GOVERNING LAW AND FORUM.
a. Governing Law, Forum, and Optional Arbitration. This agreement is governed by the laws of the State of California (without regard to conflicts of law principles) for any dispute between the parties arising out of or relating to the subject matter of this agreement. Any suit or legal proceeding must be exclusively brought in the federal or state courts for Travis County, Texas, and each party submits to this personal jurisdiction and venue. Nothing in this agreement prevents either party from seeking injunctive relief in a court of competent jurisdiction. The prevailing party in any litigation is entitled to recover its attorneys’ fees and costs from the other party.

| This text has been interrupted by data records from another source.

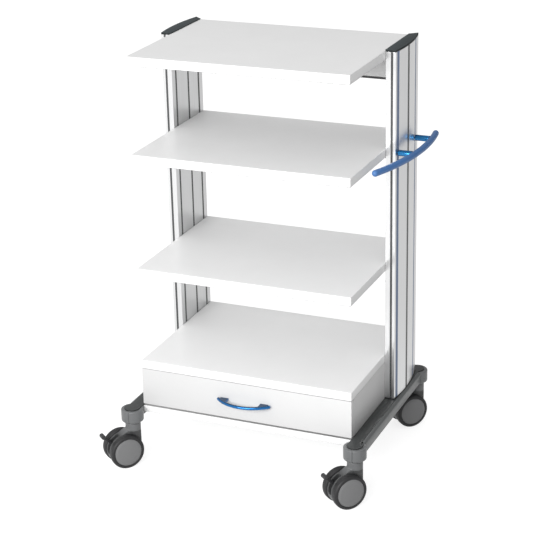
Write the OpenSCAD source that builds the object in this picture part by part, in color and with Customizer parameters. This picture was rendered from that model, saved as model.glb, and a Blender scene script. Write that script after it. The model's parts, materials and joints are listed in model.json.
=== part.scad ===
// Instrument cart: two aluminium columns, four shelves, a drawer unit and four twin wheel casters.
// Millimetres. Origin on the floor, midway between the four swivel stems. +Z up, the front is -Y.

/* [Shelves] */
// Width of every shelf, left to right
shelf_w = 630; // [600:5:660]
// Depth of every shelf, front to back
shelf_d = 467; // [466:1:474]
// Thickness of a shelf board
shelf_t = 25; // [22:1:26]
// Height of the top shelf's surface
top_h = 1180; // [1140:5:1240]
// Height of the upper shelf's surface
upper_h = 910; // [860:5:960]
// Height of the middle shelf's surface
middle_h = 582; // [500:5:640]
// Height of the drawer unit's top surface
unit_h = 306; // [300:1:315]
// Thickness of the edging round a board
edging_t = 2; // [1:0.5:3]

/* [Columns] */
// Front face of the columns, measured back from the cart's middle
column_front = 37.5; // [35:0.5:38]
// Width of a column's flat front face
column_face_w = 28; // [27:0.5:29]
// Radius of a column's bulged outer side
column_arc_r = 600; // [580:10:640]
// Width of a groove's mouth
groove_w = 10; // [8:0.5:11]

/* [Runners and casters] */
// Top of the runners above the floor
runner_h = 170; // [170:1:172]
// Width of a runner
runner_w = 42; // [42:1:46]
// Distance of the swivel stems from the cart's middle, front and back
stem_y = 265; // [262:1:272]
// Radius of the round caster sockets
socket_r = 32; // [30:1:34]
// Wheel radius
wheel_r = 50; // [48:0.5:50]
// Distance of the axle behind the swivel stem
trail = 33; // [30:1:36]
// Direction in which the casters stand at rest, degrees
heading = -40; // [-180:5:180]

/* [Push handle and drawer] */
// Height of the push handle above the floor
push_h = 898; // [760:2:1060]
// Radius of the push handle's bar
push_r = 9; // [8:0.5:9.5]
// Height of the drawer's handle above the floor
pull_h = 228; // [215:1:240]
// Thickness of the drawer's front panel
front_t = 20; // [18:1:22]

/* [Hidden] */
$fn = 64;
half_w = shelf_w / 2;
half_d = shelf_d / 2;
fit = 0.5;
clear = 0.3;
run_gap = 0.05;
hole_gap = 0.2;
column_x = half_w + fit;
column_rear = half_d;
column_bulge = 6;
wall = 3;
tail_u = 18;
tail_rise = 16;
arc_cu = column_face_w + column_bulge - column_arc_r;
arc_y = column_front + sqrt(pow(column_arc_r, 2) - pow(column_face_w - arc_cu, 2));
inner_grooves = [column_front + 25.5, column_front + 103, column_front + 170];
outer_grooves = [column_front + 15.5, column_front + 91, column_front + 166];
outer_groove_w = 15;
lip = 2.8;
pocket_w = 18;
pocket_d = 7;
pocket_room = pocket_w / 2 + wall;
cell_w = 4;
cell_d = 15;
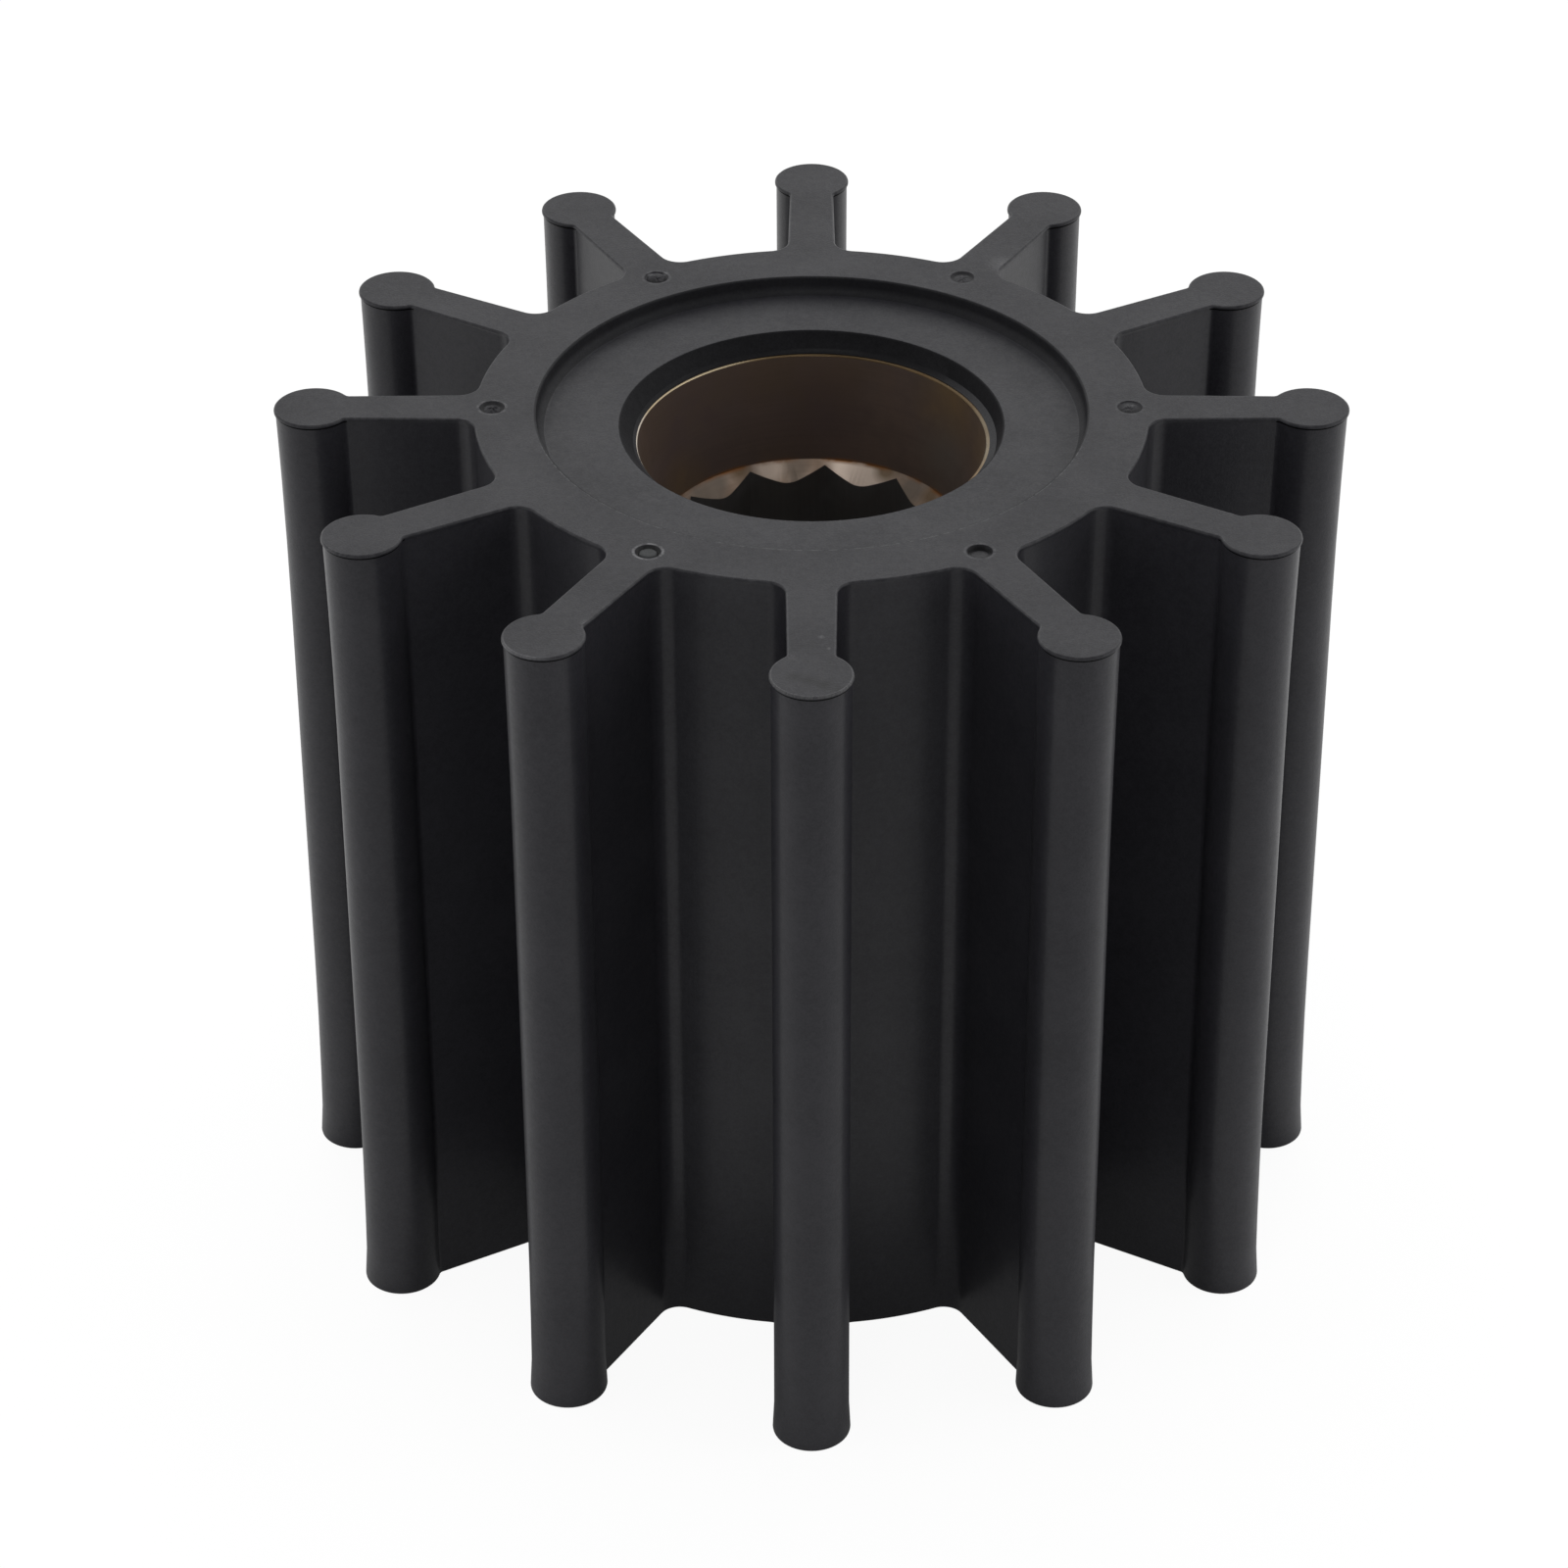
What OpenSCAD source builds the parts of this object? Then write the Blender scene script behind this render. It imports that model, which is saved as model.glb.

b. Optional Arbitration for Claims Less than $20,000. Notwithstanding the foregoing, for any claim (excluding claims for injunctive or other equitable relief) where the total amount of the award sought is less than $20,000, the party requesting relief may choose to resolve the dispute in a more cost-effective manner through binding non-appearance-based arbitration. If a party elects’ arbitration it is binding on the other party, and the party requesting arbitration must initiate such arbitration through an established alternative dispute resolution (ADR) provider mutually agreed upon by the parties. The ADR provider and the parties must comply with the following rules: (i) the arbitration will be conducted by telephone, online and be solely based on written submissions, the specific manner will be chosen by the party initiating the arbitration; (ii) the arbitration will not involve any personal appearance by the parties or witnesses unless otherwise mutually agreed by the parties; and (iii) any judgment on the award rendered by the arbitrator is final and may be entered in any court of competent jurisdiction. EACH PARTY MAY BRING CLAIMS AGAINST THE OTHER ONLY ON AN INDIVIDUAL PARTY BASIS, AND NOT AS A PLAINTIFF OR CLASS MEMBER IN ANY PURPORTED CLASS OR REPRESENTATIVE ACTION OR PROCEEDING. THE ARBITRATOR MAY NOT CONSOLIDATE OR JOIN MORE THAN ONE PARTY’S CLAIMS, AND MAY NOT OTHERWISE PRESIDE OVER ANY FORM OF A CONSOLIDATED, CLASS OR REPRESENTATIVE PROCEEDING.
a. Entire Agreement and Changes. This agreement and the order constitute the entire agreement between the parties and supersede any prior or contemporaneous negotiations or agreements, whether oral or written, related to this subject matter. Customer is not relying on any representation concerning this subject matter, oral or written, not included in this agreement. No representation, promise, or inducement not included in this agreement is binding. No modification or waiver of any term of this agreement is effective unless both parties sign it, however this agreement may be modified through an online process provided by Trace.
b. No Assignment. Neither party may assign or transfer this agreement to a third party, except that the agreement and all orders may be assigned without the consent of the other party as part of a merger or sale of all or substantially all a party’s businesses, assets, not involving a competitor of the other party, or at any time to an Affiliate.
c. Open-Source Software Licenses. The Software may contain embedded open-source software components, which are provided as part of the Software and for which additional terms may be included in the technical documentation.
d. Export Compliance. The Service and Confidential Information may be subject to export laws and regulations of the United States and other jurisdictions. Each party represents that it is not named on any U.S. government denied-party list. Neither party will permit its personnel or representatives to access any Service in a U.S.-embargoed country or in violation of any applicable export law or regulation.
e. Independent Contractors. The parties are independent contractors with respect to each other, and neither party is an agent, employee, or partner of the other party or the other party’s Affiliates.
f. Enforceability and Force Majeure. If any term of this agreement is invalid or unenforceable, the other terms remain in effect. Neither party is liable for its non-performance due to events beyond its reasonable control, including but not limited to natural weather events and disasters, labor disruptions, and disruptions in the supply of utilities.
g. Money Damages Insufficient. Any breach by a party of this agreement or violation of the other party’s intellectual property rights could cause irreparable injury or harm to the other party. The other party may seek a court order to stop any breach or avoid any future breach of this agreement.
h. Order of Precedence. If there is an inconsistency between this agreement and an order, the order prevails.
i. Survival of Terms. All provisions of this agreement regarding payment, confidentiality, indemnification, limitations of liability, proprietary rights and such other provisions that by fair implication require performance beyond the term of this agreement must survive expiration or termination of this agreement until fully performed or otherwise are inapplicable. The UN Convention on Contracts for the International Sale of Goods does not apply.
j. Feedback. If Customer provides feedback or suggestions about the Service, then Trace (and those it allows to use its technology) may use such information without obligation to Customer.